La flore évolue de toute façon, mais…
La composition des espèces floristiques et faunistiques est depuis toujours en constante évolution. Au cours de millions d’années, des mers tropicales ou des glaciers se sont formés en Europe centrale, entraînant avec eux des modifications profondes de la biodiversité. Cependant, ces processus se sont déroulés sur des périodes relativement longues. L’être humain les a fortement accélérés. Durant le néolithique, lorsqu’il s’est sédentarisé et a commencé à cultiver la terre et à élever du bétail, l’homme a introduit de nombreuses plantes sous forme de culture ou d’adventice dans de nouvelles régions. A l’époque romaine, également, de nouvelles espèces sont arrivées chez nous avec le commerce et de nouvelles formes d’utilisation du sol. La découverte de l’Amérique et la colonisation des nouveaux continents ont apporté des modifications encore plus importantes. Cependant, nous faisons face actuellement au plus grand des changements.
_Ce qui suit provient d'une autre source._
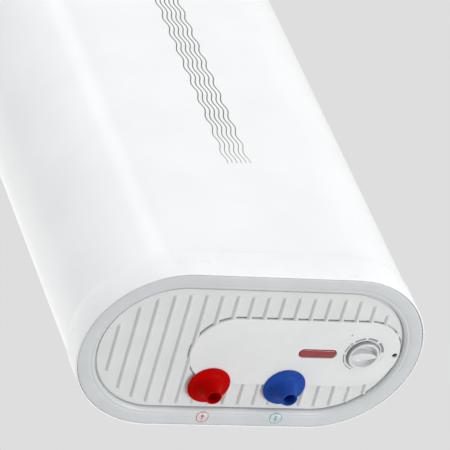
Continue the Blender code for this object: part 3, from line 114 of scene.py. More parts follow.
class NodeTree:
    """A node tree with one short call to add and link nodes."""

    def __init__(self, owner: bpy.types.Material | bpy.types.World) -> None:
        """Empties the owner's node tree.

        Args:
            owner: The material or world that the tree belongs to.
        """
        owner.use_nodes = True
        self.tree = owner.node_tree
        self.tree.nodes.clear()

    def add(self, kind: str, inputs: dict | None = None, **settings: object) -> bpy.types.Node:
        """Adds a node.

        Args:
            kind: The node's type name.
            inputs: Socket names or numbers with a value, or with a socket to link from.
            **settings: Node properties to set first.

        Returns:
            The new node.
        """
        node = self.tree.nodes.new(kind)
        for key, value in settings.items():
            setattr(node, key, value)
        for key, value in (inputs or {}).items():
            if isinstance(value, bpy.types.NodeSocket):
                self.tree.links.new(value, node.inputs[key])
            else:
                node.inputs[key].default_value = value
        return node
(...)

En raison de la globalisation, les barrières naturelles, telles que les massifs montagneux ou les océans, sont facilement franchis. Les biens et les personnes voyagent d’un continent à l’autre avec une ampleur sans précédent. De nouvelles espèces nous parviennent ainsi sous forme de plantes destinées à l’agriculture, la sylviculture ou l’horticulture. D’autres se déplacent incognito, dans les bagages ou sur les habits des voyageurs, sous forme d’impureté sur du matériel d’emballage, du matériel végétal ou de la terre. Nous nous concentrons certes sur les espèces qui sont envahissantes chez nous ou dans d’autres régions du monde, mais toutes les autres sont finalement un enrichissement.
Les coauteurs sont membres du groupe d’experts pour la « Liste Noire » et la « Watch List » des néophytes envahissantes de Suisse. Ces deux listes sont publiées par Info Flora, le centre national de données et d’informations sur la flore suisse.
Coauteurs Serge Buholzer, Agroscope ; Zurich, Agronome EPF, collaborateur scientifique ; Andrea De Micheli, bureau d’études en environnement / forêt / formation ; Zurich ; ing. forestier EPF; Brigitte Marazzi, Info Flora – c / o Museo cantonale di storia naturale ; Lugano, biologiste, collaboratrice scientifique dans le secteur « Néophytes »; Michael Nobis, Institut fédéral de recherches sur la forêt, la neige et le paysage (WSL) ; Birmensdorf ; biologiste, collaborateur scientifique; Sibyl Rometsch, anciennement Info Flora, biologiste ; Berne, Lisanna Schmidt, Uni Fribourg ; biologiste, collaboratrice scientifique Nicola Schönenberger, Innovabridge Foundation ; Caslano, biologiste
Informations complémentaireswww.infoflora.ch ➞Néophytes www.jardinsuisse.ch ➞Environnement➞Protection de l’environnement ➞ Néophytes envahissantes; Ordonnance sur les paiements directs versés dans l’agriculture: www.admin.ch ➞Droit fédéral ➞Recueil systématique ➞Droit interne ➞9 Economie – Coopération technique ➞91 Agriculture ➞910.13 www.ofag.admin.ch ➞Instruments ➞ Paiements directs
Dispositions légales pour les néophytes dans l’agriculture
• OPD, art. 58, al. 3 : SPB QI : Il convient de lutter contre les plantes posant des problèmes comme le rumex, le chardon des champs, le séneçon jacobée ou les plantes néophytes envahissantes ; il y a lieu notamment d’en empêcher la propagation.
• OPD, art. 59, al. 1 : SPB QII : La contribution pour le niveau de qualité II est versée lorsque les surfaces visées à l’art. 55, al. 1, let. a à f, n et o, ainsi que les arbres visés à l’art. 55, al. 1bis, let. a, présentent la qualité floristique ou les structures favorisant la biodiversité et satisfont aux exigences visées à l’art. 58 et à l’annexe 4.
• Annexe 4, chiffre 14.1.6b : Les surfaces viticoles présentant une diversité naturelle, y compris les zones de manœuvre, ne sont pas imputables si la part de néophytes envahissantes excède 5 % de la surface totale. (Chiffre 14.1.7 : des parties de surfaces peuvent être exclues.)